This page contains descriptions of environmental action projects presented at the Peel EcoFair. These descriptions are organized by year, beginning with the most recent EcoFair and going back to the 2003 inaugural year. Each listing includes either a brief description of the action project, or a more lengthy case study, which can be read by clicking on the appropriate links below.
2006
- Bronte College of Canada – Two groups of students from Bronte College of Canada researched and presented their projects about energy conservation and alternative methods of energy production. Bronte students provided EcoFair participants with a talk and a brochure on energy saving tips for the home; they also explained how hydrogen can be used as a fuel for the future. They enjoyed the challenge of applying their projects to everyday lifestyles, sharing their findings, and exchanging different ideas with all the other participants.
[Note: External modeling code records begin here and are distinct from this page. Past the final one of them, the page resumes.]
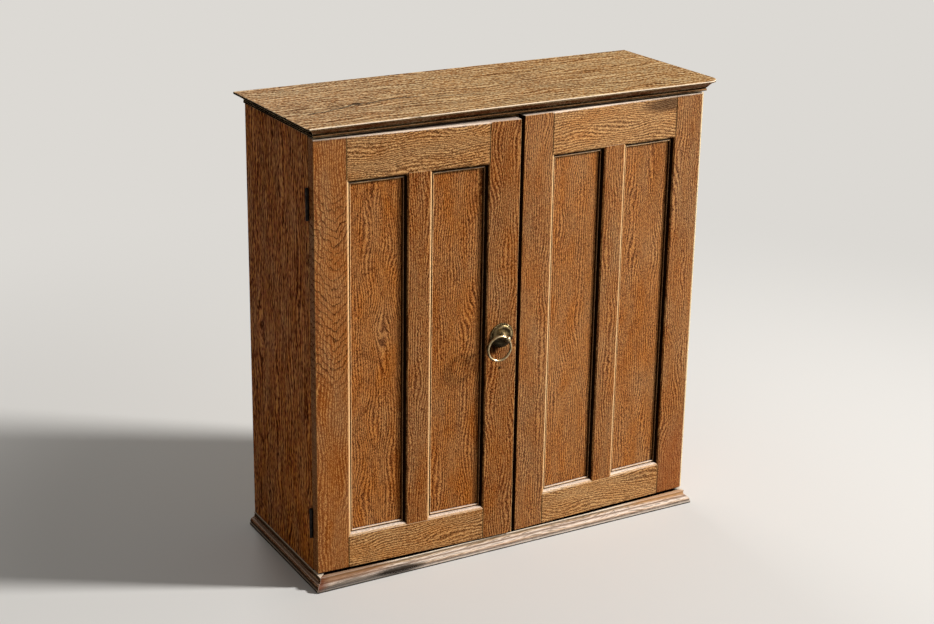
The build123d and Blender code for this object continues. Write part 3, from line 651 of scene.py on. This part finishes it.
# The mouldings' members: height from and to, in millimetres, colour and cover.
# The top's moulded edge, band by band: a pale arris, worn and painted as a highlight; below it the quirk,
# the cove and the undercut, dark with old polish and painted shade; a paler fillet; and a dark band at the
# bottom, painted shade.
CORNICE = banded(
    (
        (760.1, 762.8, "#f4dec2", 0.9),
        (758.0, 760.1, "#1e0d04", 0.95),
        (749.5, 758.0, "#4c260f", 0.95),
        (746.0, 749.5, "#090301", 0.97),
        (744.4, 746.0, "#9a6a42", 0.85),
        (742.0, 744.4, "#1a0b04", 0.9),
    ),
    steep=True,
)
# The plinth's moulding, band by band: pale bands on the top fillet and the foot's bead, bleached and painted
# as highlights; darker bands under the fillet, on the riser, the lower ovolo and in the quirk, painted
# shade; and the foot's lowest band, a painted contact shadow.
FOOT_MOULDING = banded(
    (
        (20.7, 22.8, "#f9e6cd", 0.85),
        (16.9, 20.7, "#7d6440", 0.75),
        (12.0, 13.6, "#8a6a50", 0.7),
        (4.9, 7.8, "#6f5a4b", 0.75),
        (4.1, 4.9, "#2e2018", 0.95),
        (1.9, 4.1, "#e4d2bf", 0.6),
        (-0.5, 1.9, "#0a0503", 0.97),
    )
)
# Stains and painted shade: middle and half sizes, in millimetres from the floor under the cupboard's middle,
# colour and cover.
# Painted shade in the nail hole, and dark just round it.
NAIL_HOLE = blotch((-33.8, -120.5, 326.5), (3.4, 14, 3.4), "#0a0502", 1.0)
DARK_CORNER = blotch((284, -112, 727), (64, 40, 15), "#37261b", 0.7)
# Painted shadow of the ring and rose, on the wood below and to the left of the pull.
RING_SHADOW = blotch((-47, -123, 366), (15, 30, 19), "#0b0503", 0.93)
FOOT_RED = blotch((340, -110, 60), (60, 60, 120), "#8a4216", 0.35)
BROWN_FRONT = blotch((-330, -120, 19), (130, 40, 9), "#875930", 0.8)
GOLD_FRONT = blotch((325, -118, 20), (110, 30, 7.5), "#b9824a", 0.75)
GREY_FRONT = blotch((-290, -126, 4), (150, 60, 8.5), "#57524c", 0.75)
DARK_FRONT = blotch((-212, -126, 7.5), (60, 60, 6.5), "#17120e", 0.9)
RED_FOOT = blotch((-368, -118, 15), (28, 40, 16), "#6b3418", 0.85)
# Painted shade on the plinth's ledge in the gap under the doors, along this path.
LEDGE = [(-362, -102.3, 22), (-193, -109.0, 22), (149, -109.0, 22), (362, -102.3, 22)]
UNDER_DOOR_SHADE = seam([LEDGE], 1.6, "#060201", 1.0, solid=8.3)

# A knot and two cracks in the top: places from the cupboard's middle, in millimetres.
TOP_LEVEL = 762
KNOT = blotch((-237, -18, TOP_LEVEL), (9, 11, 6), "#241207", 0.9)
CRACK = [
    (-330, -48), (-318, -43), (-303, -44), (-288, -37), (-272, -33), (-258, -26), (-246, -20), (-233, -19),
    (-219, -21), (-205, -18), (-192, -12), (-178, -11), (-165, -9), (-150, -12), (-137, -12), (-124, -13),
]
SPLIT = [(-127, -20), (-112, -24), (-96, -25), (-80, -30), (-62, -32), (-45, -36), (-29, -37)]
CRACK_DIRT = seam([[(*place, TOP_LEVEL) for place in CRACK]], 3.2, "#150a04", 0.92)
SPLIT_DIRT = seam([[(*place, TOP_LEVEL) for place in SPLIT]], 2.6, "#2c190b", 0.6)
CRACKS = {"top_board": ((CRACK, 1.7), (SPLIT, 1.1))}

# Dents and chips: middle, half sizes, turn and the seed of its roughness.
FOOT_CHIP = ((-365.6, -129.6, 16.0), (4.2, 4.6, 9.0), 0.0, 12)
CORNER_CHIP = ((365.5, -122.5, 22.5), (7.0, 5.5, 3.0), 0.0, 14)
CHIPS = {
    "top_board": [
        ((-237, -18, 762.6), (5.5, 5.0, 1.8), 0.3, 2),
        ((-196, -132.2, 760.6), (12, 2.2, 1.9), 0.0, 3),
        ((-172, -132.4, 761.6), (7, 2.0, 1.6), 0.0, 4),
        ((-60, -132.6, 761.8), (9, 1.9, 1.5), 0.0, 5),
        ((118, -132.6, 761.4), (6, 1.9, 1.6), 0.0, 6),
        ((-374.4, 76, 761.4), (2.2, 6, 1.9), 0.0, 7),
        ((-374.4, -52, 761.2), (2.3, 8, 2.0), 0.0, 8),
        ((-160, 150.0, 761.5), (14, 1.9, 1.8), 0.0, 9),
        ((-374.6, -131.5, 761.4), (3.2, 3.2, 2.2), 0.4, 10),
    ],
    "left_meeting_stile": [((-8.6, -125.0, 24.4), (4.5, 5.0, 3.4), 0.2, 11)],
    "plinth_front": [FOOT_CHIP, ((-366.0, -129.2, 2.5), (4.0, 4.0, 4.0), 0.3, 13), CORNER_CHIP],
    "plinth_left": [FOOT_CHIP],
    "plinth_right": [CORNER_CHIP],
}

# How the doors' boards look: what all of them share, what each kind shares, and each board's own.
# How strongly the doors are painted pale where they face the light, and painted dark where they turn away
# from it.
DOOR_FINISH = dict(bleach=0.9, shade_turned_away=0.98)
DOOR_KINDS = {
    "stile": dict(palette=FRONT),
    "muntin": dict(palette=FRONT),
    "rail": dict(palette=RAIL, directions=CROSS_RAIL),
    "panel": dict(palette=PANEL),
}
DOOR_BOARDS = {
    "left_hinge_stile": dict(
        seed=1.2, heart=(2, -6), lean=(0.0, 0.0), ring=11, rise=-13.5, ink=1.0, wander=8.5, streaks=0.7,
        waves=(11, 11, 20), figure=(-45, 275), shade_turned_away=0.3,
    ),
    "left_meeting_stile": dict(
        seed=2.7, heart=(90, 70), lean=(0.02, 0.03), ring=3.6, stains_and_shade=(RING_SHADOW, NAIL_HOLE),
    ),
    "left_top_rail": dict(seed=4.4, heart=(-45, 50), lean=(0.05, 0.12), ring=4.2, wander=7, ink=0.5),
    "left_bottom_rail": dict(seed=8.3, heart=(70, 60), lean=(0.06, 0.04), ring=3.4, ink=0.3),
    "left_muntin": dict(seed=9.5, heart=(70, 50), lean=(0.02, 0.02), ring=3.0),
    "left_outer_panel": dict(seed=11.3, heart=(-10, 110), lean=(0.03, 0.06), ring=3.2, wander=3),
    "left_inner_panel": dict(seed=12.9, heart=(110, 40), lean=(0.03, 0.03), ring=3.4),
    "right_hinge_stile": dict(seed=13.6, heart=(-90, 80), lean=(0.02, 0.04), ring=3.6, stains_and_shade=(FOOT_RED,)),
    "right_meeting_stile": dict(seed=15.1, heart=(80, 70), lean=(0.02, 0.03), ring=3.4),
    "right_top_rail": dict(seed=16.8, heart=(90, 90), lean=(0.04, 0.05), ring=3.8, stains_and_shade=(DARK_CORNER,)),
    "right_bottom_rail": dict(seed=18.0, heart=(-35, 30), lean=(0.02, 0.1), ring=3.6, wander=7, ink=0.5),
    "right_muntin": dict(seed=19.9, heart=(55, 20), lean=(0.02, 0.02), ring=4.4, ink=0.4),
    "right_inner_panel": dict(seed=21.4, heart=(90, 60), lean=(0.03, 0.03), ring=3.2),
    "right_outer_panel": dict(seed=23.2, heart=(-100, 60), lean=(0.03, 0.03), ring=3.4),
}


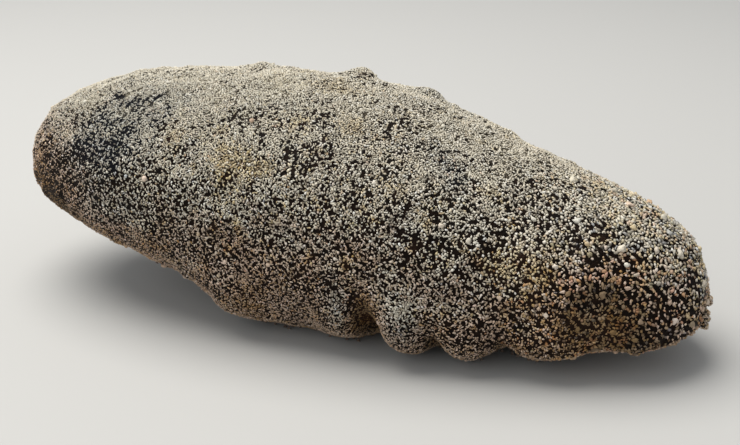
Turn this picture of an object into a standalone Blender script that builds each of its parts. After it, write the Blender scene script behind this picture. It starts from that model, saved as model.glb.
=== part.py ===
"""A stout, sand-coated sea cucumber at rest, life size, as a still museum-style model.

The body lies along X with the head at -X and the tail at +X, and its sole rests on z = 0.
It is one closed form, parted by thin upright cuts into the lengths that a person would
name. The mouth faces down and forwards under the raised head. Lengths are in metres.
"""

import math

import bmesh
import bpy
import numpy as np
from mathutils import Matrix, Vector

# Driving dimensions
BODY_LENGTH = 0.300
BODY_WIDTH = 0.116
BODY_HEIGHT = 0.101
CUT_GAP = 0.0003

# The envelope that the body swells out to, head to tail: place along the body from -1 to 1,
# half-width and crown as shares of the full half-width and height, the heights of the
# widest level and of the belly, and how square the belly's corners are. The floor cuts off
# what lies below it.
ENVELOPE = (
    (-1.00, 0.97, 1.02, 0.055, 0.020, 2.6),
    (-0.70, 0.98, 1.02, 0.058, 0.019, 2.5),
    (-0.40, 0.99, 1.01, 0.055, 0.007, 2.4),
    (-0.10, 0.99, 1.01, 0.048, -0.004, 2.5),
    (0.20, 0.96, 0.95, 0.042, -0.003, 2.6),
    (0.50, 0.91, 0.81, 0.034, -0.003, 2.7),
    (0.80, 0.86, 0.77, 0.028, -0.002, 2.7),
    (1.00, 0.80, 0.80, 0.022, 0.003, 2.7),
)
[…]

- Fallingbrook Middle School – This ongoing stewardship project (in partnership with the City of Mississauga, the Credit Valley Conservation and Peel District School Board’s Field Centres) is aimed at protecting the school’s adjacent Creditview wetland while educating students, parents and community members. These initiatives provide important local watershed knowledge, connections and ecosystem education for students in Grades 6, 7 and 8. Students from Fallingbrook take on leadership roles such as planning and peer instruction. Other environmental initiatives this year included a highly active environment club, recycling activities, and participation at the EcoBuzz conference.
- Heart Lake S.S. – Heart Lake’s E-Crew have been hard at work this year keeping their school firmly focused on making the local environment a better place to be. They had a highly successful Earth Week with the biggest result seen down at the Etobicoke Creek where 150+ students planted over 500 trees and shrubs in partnership with the Peel Environmental Youth Alliance (PEYA) and the Toronto Region Conservation Authority.
Through the Otesha Project, Heart Lake has also trained a highly skilled troupe of “Hopeful High School Hooligans. These devoted actors travel to local elementary schools presenting dramatic skits to students about making environmentally and socially sound choices in their daily lives. Heart Lake is also the proud recipient of the Senior Green Team Award from the Canadian Environmental Awards. Congratulations Heart Lake!
- John Fraser S.S. – In partnership with Earth Day Canada, the EcoAction Team at John Fraser work in small groups with a team leader and learn how their lifestyles impact the environment and what changes they can make to reduce their ecological footprint. The EcoAction team has been very busy this year organizing and participating in various events throughout their school and community. These include school-wide planting, recycling awareness week, woodlot adoptions as an annual clean-up project, and participation in both the EcoBuzz and Environthon events, the EcoMentors program and PEYA membership.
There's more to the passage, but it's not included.